2006 Philadelphia Annual Meeting (22–25 October 2006)

Paper No. 6
Presentation Time: 3:30 PM

SCIENCE AND JOURNALISM, HOW A CHANGING INDUSTRY IS AFFECTING WHAT THE PUBLIC READS, SEES AND HEARS ABOUT SCIENCE


WOOD, Anthony R., Philadelphia, PA 19101, twood@phillynews.com

In an era when the supply of scientific information is unprecedented, the quality of the information reaching the public has never been more endangered. Journalists always have been pressured by deadlines. Now those pressures are intensifying as a result of ever-increasing demands for instantly available online stories and ever-decreasing staffs, as media companies try to increase their profit margins.
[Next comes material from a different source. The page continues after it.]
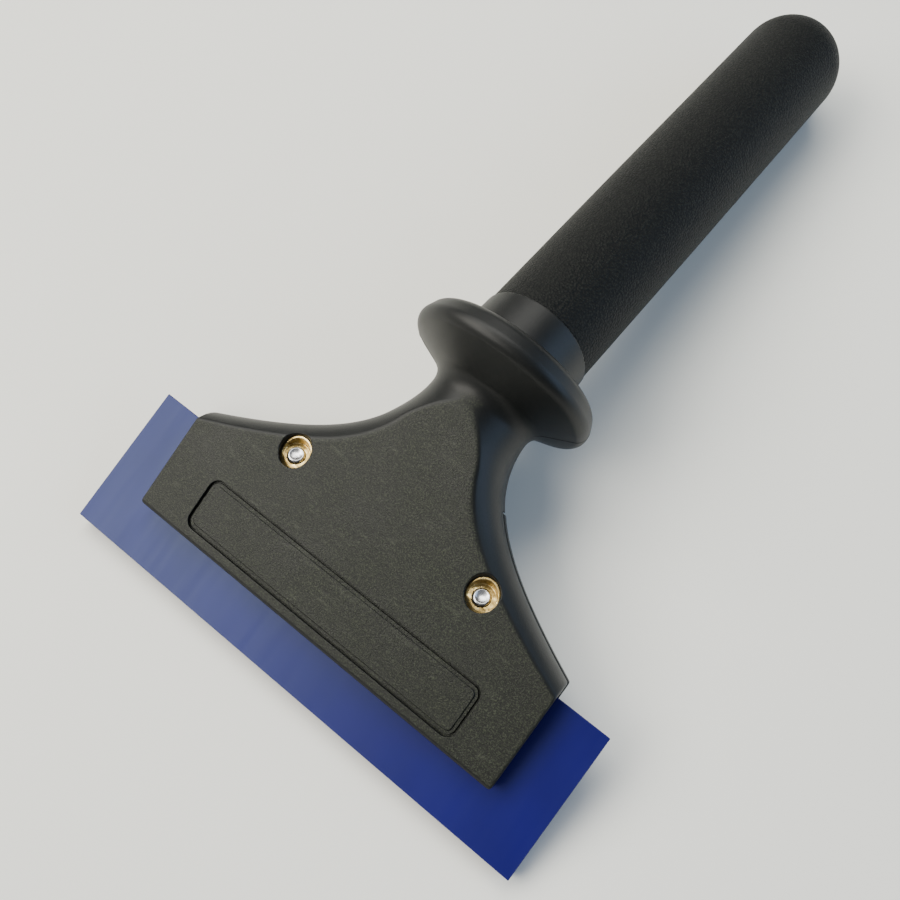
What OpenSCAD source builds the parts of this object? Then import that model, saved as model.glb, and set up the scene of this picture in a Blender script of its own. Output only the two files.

The true victims might well be the audience that depends on journalists to gather, interpret and distill the information needed for informed judgments. Among U.S. newspapers, the “science section” is an endangered species, if not the science journalist, and so is the story that unfolds rather than erupts. The public may not learn about “slow-motion disasters” – for example, the over-development of fragile barrier islands -- until the consequences are irreversible. The demands for instant news will only increase the odds that articles will be less thoughtful and less thoroughly reported and encourage uncritical rewrites of journal articles. Scientists have a responsibility to be vigilant and to point out inaccuracies, inconsistencies and inadequate reporting in what is presented to the general public.